What Berube cared about was Tarasenko performing at his best when the chips were down, and that became apparent after the game 1 shellacking in the Conference Final. His numbers into game 1 totaled to 6 points and a -8. Berube gave a bit of a jab at Tarasenko publicly, afterwards, putting simply that “he needs to be better”. After that, Tarasenko was 6-5-11 and a +3 for the remainder of the playoffs. It’s a fine line between amping up your star player or just ticking him off, and Berube hit the sweet spot again.
The final, big aspect to Berube’s coaching style was the day-in, day-out mentality. Even when the team went down, Berube helped them brush it off and prepare for the next game. Former Canadien and coach Larry Robinson even had praise for Berube in this regard, after the controversial OT loss to San Jose in game 3.
“I mean, we were all upset,” Robinson said. “But he just came in and he told the guys: ‘Mistakes happen, stuff goes on in hockey and you just got to live with it. Don’t let it affect your play … use it as motivation.’ That really calmed our team down and got us focused and I think he kept everybody focused. He never let anybody get too high or too low and I think that was a big strong point in the way that we played.”
He was eventually right: after their first Stanley Cup Final appearance in 49 years, the Blues took Boston down in a gutsy 7 games to claim their first-ever title. When the Blues announced Berube as interim coach in that mid-November press conference, General Manager Doug Armstrong said he would search the globe for his next head coach. Whether it was in North America, Europe, NHL, AHL; he wanted to find the best coach available.

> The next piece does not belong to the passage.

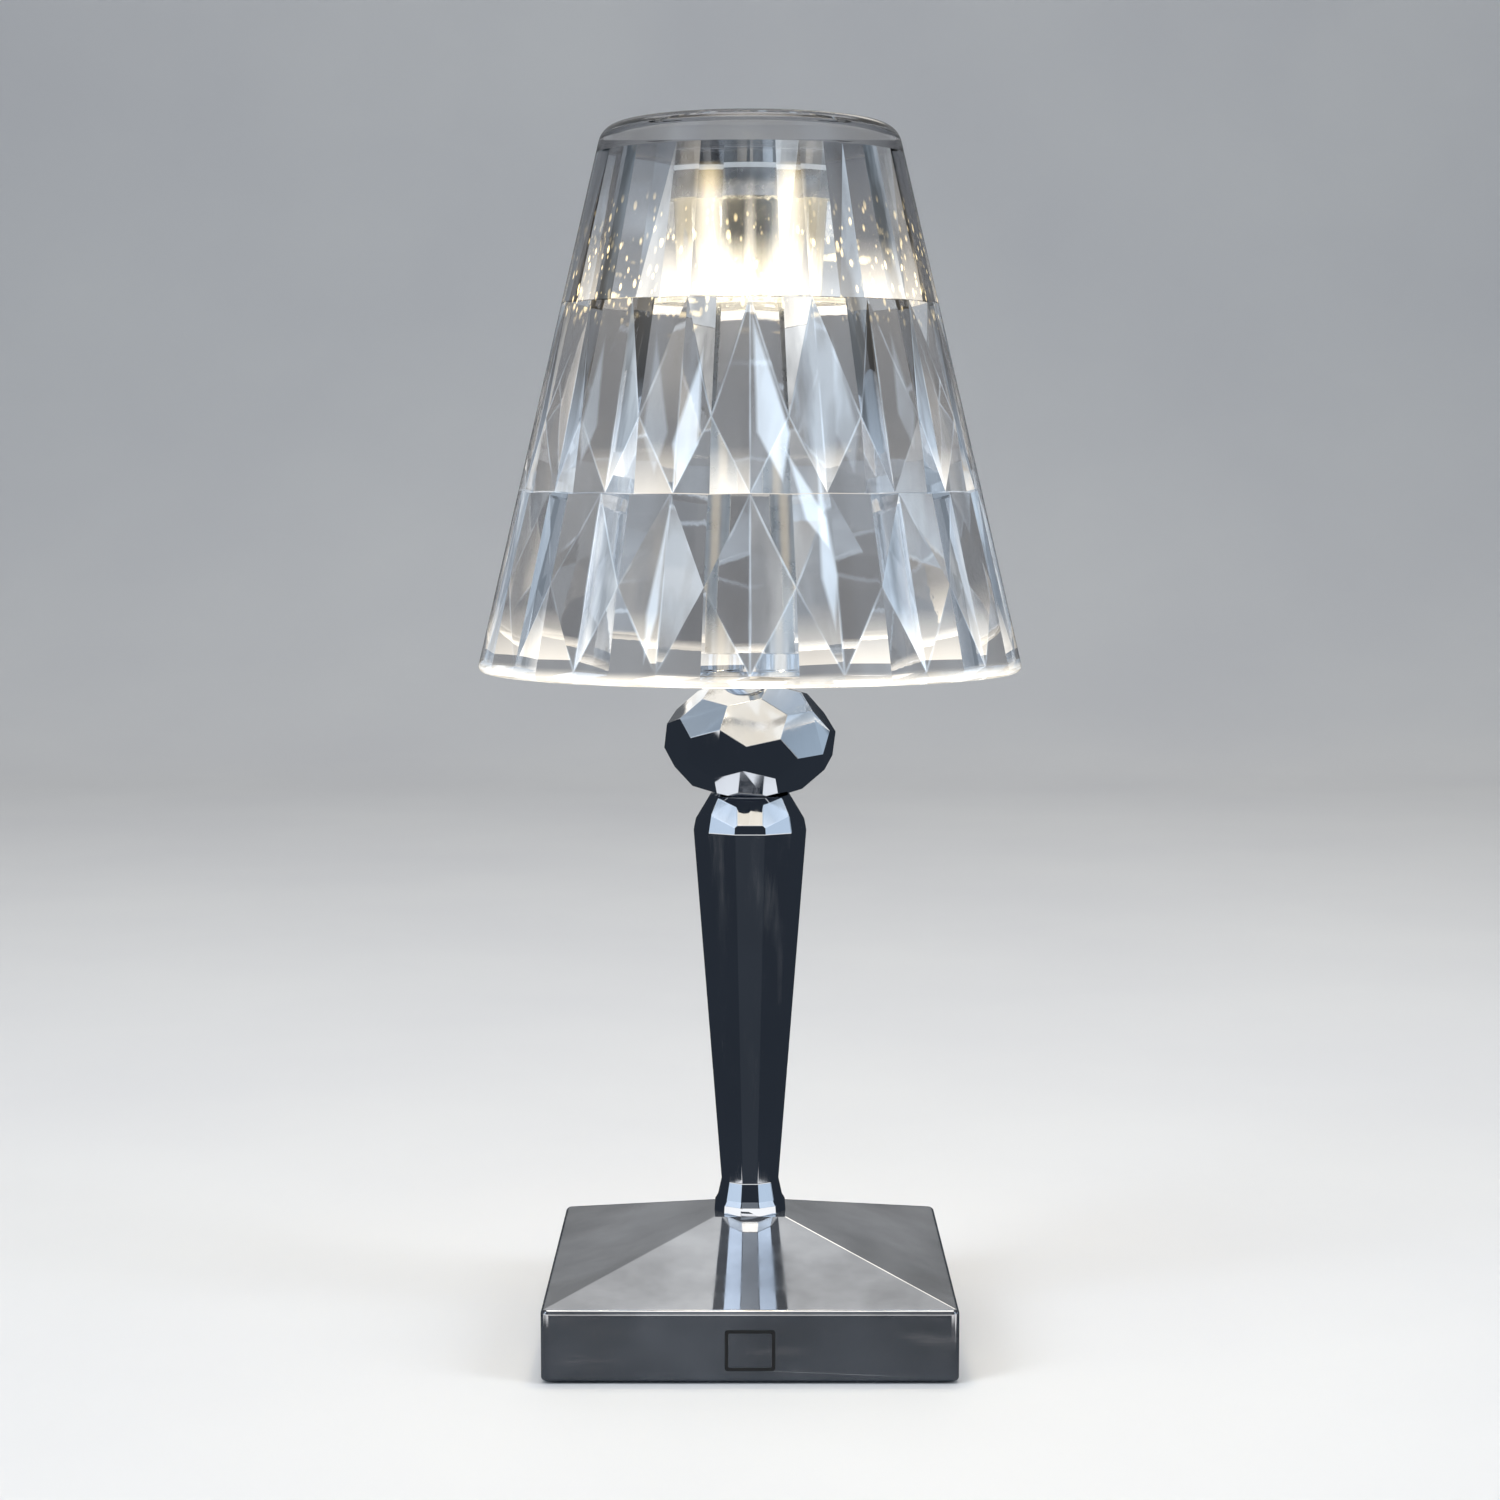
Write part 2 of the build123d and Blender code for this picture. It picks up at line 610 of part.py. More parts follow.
def battery_connector():
    return block(-21, -15, -14.5, -10.2, BOARD_TOP_Z, BOARD_TOP_Z + 4)


def tact_switch():
    body = block(-3, 3, BOARD_FRONT_Y, BOARD_FRONT_Y + 3.6, BOARD_TOP_Z, BOARD_TOP_Z + 4.5)
    return body - rod_along_y(1.35, BOARD_FRONT_Y - 1, BOARD_FRONT_Y + 2.8, 0, BUTTON_Z)


def switch_plunger():
    return rod_along_y(1.3, BOARD_FRONT_Y - 0.5, BOARD_FRONT_Y + 1.8, 0, BUTTON_Z)


# ---- wires ----
def lamp_lead():
    top, turn_z, board_y = CUP_TOP_Z - 0.05, BATTERY_TOP_Z + 0.75, BOARD_BACK_Y - 3
    runs = []
    for x in (-0.75, 0.75):
        points = [(x, 0, top), (x, 0, turn_z), (x, board_y, turn_z), (x, board_y, BOARD_TOP_Z + 0.05)]
        runs.append(wire_run(points, 1.2, LAMP_WIRE_R))
    return runs


def battery_lead():
    start, plug_y, top = BATTERY_FRONT_Y - 0.05, -12.3, BOARD_TOP_Z + 4.05
    return [wire_run([(x, start, 10.8), (x, plug_y, 10.8), (x, plug_y, top)], 1.2) for x in (-19.2, -16.8)]


def charge_lead():
    runs = []
    side, back, front = INNER_HALF - 1.6, INNER_HALF - 1.6, -20.0
    for start_x, z, end_x in ((12.2, 8.6, 22.0), (13.6, 10.0, 20.4)):
        points = [(start_x, 34.0, socket_board_z() + 0.05), (start_x, 34.0, z), (20.0, back, z)]
        points += [(side, back, z), (side, front, z), (end_x, front, z), (end_x, front, BOARD_TOP_Z + 0.05)]
        runs.append(wire_run(points, 1.2))
    return runs


# ---- charging port ----
def socket_board_z():
    return PORT_Z - 1.63


def socket_screw_places():
    return [(-12.5, 31.5), (8.5, 31.5)]


def socket_board():
    top = socket_board_z()
    body = block(-15, 15, 29.3, PORT_PAD_Y - 0.3, top - BOARD_T, top)
    for x, y in socket_screw_places():
        body -= rod(1.05, top - 3, top + 1, x, y)
    return body


def socket_screws():
    return [Pos(x, y, socket_board_z()) * screw(1.7, 1.1, 0.9, 3.6) for x, y in socket_screw_places()]


def charge_socket():
    front = PORT_PAD_Y + 1.2
    case = plate_y(8.94, 3.26, 1.5, front - 7.3, front, 0, PORT_Z)
    case -= plate_y(8.3, 2.6, 1.2, front - 6.3, front + 1, 0, PORT_Z)
    return case + block(-3.35, 3.35, front - 7, front - 0.8, PORT_Z - 0.35, PORT_Z + 0.35)


def port_cover():
    reach = FLAP_WIDTH / 2
    body = block(-reach, reach, FLAP_HINGE_Y, HALF, FLAP_BOTTOM_Z, FLAP_HINGE_Z)
    body += rod_along_x(0.95, -reach, reach, FLAP_HINGE_Y, FLAP_HINGE_Z)
    body += plate_y(8.4, 2.6, 1.2, FLAP_HINGE_Y - 0.9, FLAP_HINGE_Y + 0.1, 0, PORT_Z)
    return body - rod_along_x(HINGE_PIN_R + 0.04, -reach - 1, reach + 1, FLAP_HINGE_Y, FLAP_HINGE_Z)


def port_hinge_pin():
    return rod_along_x(HINGE_PIN_R, -8.9, 8.9, FLAP_HINGE_Y, FLAP_HINGE_Z)


# ---- power button ----
def button_seal():
    frame = plate_y(SEAL_WIDTH, SEAL_HEIGHT, 0.6, -HALF + 0.1, -HALF + 3.0, 0, BUTTON_Z)
    width, height = SEAL_WIDTH - 2 * SEAL_FRAME, SEAL_HEIGHT - 2 * SEAL_FRAME
    inside = plate_y(width, height, 0.4, -HALF, -HALF + 4, 0, BUTTON_Z)
    return frame - inside


def power_button():
    width = SEAL_WIDTH - 2 * (SEAL_FRAME + BUTTON_GAP)
    height = SEAL_HEIGHT - 2 * (SEAL_FRAME + BUTTON_GAP)
    face = plate_y(width, height, 0.35, -HALF, -HALF + 3.1, 0, BUTTON_Z)
    grown = 2 * BUTTON_FLANGE
    flange = plate_y(width + grown, height + grown, 0.4, -HALF + 3.05, -HALF + 3.85, 0, BUTTON_Z)
    nib = rod_along_y(1.2, -HALF + 3.8, BOARD_FRONT_Y - 0.55, 0, BUTTON_Z)
    return face + flange + nib


SINGLE_PIECES = [
    shade, shade_seat_ring, heat_sink, led_board, lens_cup, inner_tube, ball_collar,
    faceted_ball, stem_column, tie_rod, tie_washer, tie_nut,
    base_shell, bottom_cover, counterweight, battery_pad, battery_pack,
    circuit_board, driver_chip, inductor, battery_connector, tact_switch, switch_plunger,
    socket_board, charge_socket, port_cover, port_hinge_pin, button_seal, power_button,
]
GROUPED_PIECES = [
    led_chips, led_optics, head_screws, cover_screws, rubber_feet, counterweight_screws, board_screws,
    capacitors, socket_screws, lamp_lead, battery_lead, charge_lead,
]

for piece in SINGLE_PIECES:
    save(piece(), piece.__name__)

for group in GROUPED_PIECES:
    save(Compound(children=group()), group.__name__)
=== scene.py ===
import json
import math

import bpy
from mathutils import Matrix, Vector

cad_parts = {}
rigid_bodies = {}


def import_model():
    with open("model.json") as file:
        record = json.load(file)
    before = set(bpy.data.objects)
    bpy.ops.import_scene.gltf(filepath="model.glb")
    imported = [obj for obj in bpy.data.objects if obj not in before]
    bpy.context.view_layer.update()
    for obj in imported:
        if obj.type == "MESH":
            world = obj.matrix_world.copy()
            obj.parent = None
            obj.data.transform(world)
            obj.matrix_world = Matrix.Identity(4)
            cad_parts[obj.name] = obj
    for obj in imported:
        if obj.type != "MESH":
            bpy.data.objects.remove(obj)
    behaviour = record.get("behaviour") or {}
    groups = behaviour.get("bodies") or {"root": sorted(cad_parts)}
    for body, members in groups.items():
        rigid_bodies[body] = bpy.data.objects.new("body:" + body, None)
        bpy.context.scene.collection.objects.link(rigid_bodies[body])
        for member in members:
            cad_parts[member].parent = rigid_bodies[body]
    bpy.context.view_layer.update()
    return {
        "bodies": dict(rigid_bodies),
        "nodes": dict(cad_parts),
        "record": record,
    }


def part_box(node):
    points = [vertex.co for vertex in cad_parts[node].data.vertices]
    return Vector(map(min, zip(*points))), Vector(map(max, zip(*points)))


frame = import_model()
NODES = frame["nodes"]
RECORD_SLOT = {part["node"]: part["material_slot"] for part in frame["record"]["subparts"]}

# ---------------------------------------------------------------- camera, lens and light
CAMERA_AT = (0.0, -0.594, 0.177)
CAMERA_DOWN = math.radians(5.28)
LENS_MM = 68.8
FLOOR_HALF = 3.0

# soft windows of the room that the chrome mirrors: direction, inner and outer half-angle, colour
ROOM_DARK = (0.024, 0.030, 0.040)
ROOM = (
    ((0.0, 0.72, 0.70), 12, 42, (0.58, 0.58, 0.57)),
    ((0.17, 0.857, 0.47), 4, 9, (1.6, 1.5, 1.3)),
    ((0.653, -0.441, 0.62), 10, 15, (0.72, 0.84, 0.98)),
    ((-0.653, -0.441, 0.62), 10, 15, (0.78, 0.90, 1.05)),
    ((-0.85, -0.47, 0.24), 12, 17, (0.62, 0.74, 0.88)),
    ((0.85, -0.47, 0.24), 12, 17, (0.56, 0.68, 0.82)),
    ((0.0, -0.79, 0.606), 6, 14, (0.26, 0.28, 0.30)),
    ((0.0, 0.0, 1.0), 12, 22, (2.4, 2.3, 2.15)),
    ((0.98, 0.11, 0.11), 8, 13, (0.40, 0.49, 0.58)),
    ((0.0, -0.95, -0.32), 9, 16, (0.012, 0.013, 0.014)),
)
HORIZON = (1.15, 1.13, 1.10)
SURROUNDINGS = (0.52, 0.52, 0.53)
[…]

As it turns out, the best coach available was sitting right next to him. On June 25th, Berube signed a new contract and will be the bench boss for the next three seasons. What was supposed to be a world-wide search needed only a look around the room to find the man for the job.
For teams like Washington and Philadelphia, Craig Berube is definitely an icon within their franchises. For the Blues, however, Berube has now been cemented into legend, and let’s hope he can bring more success to St. Louis in the years to come.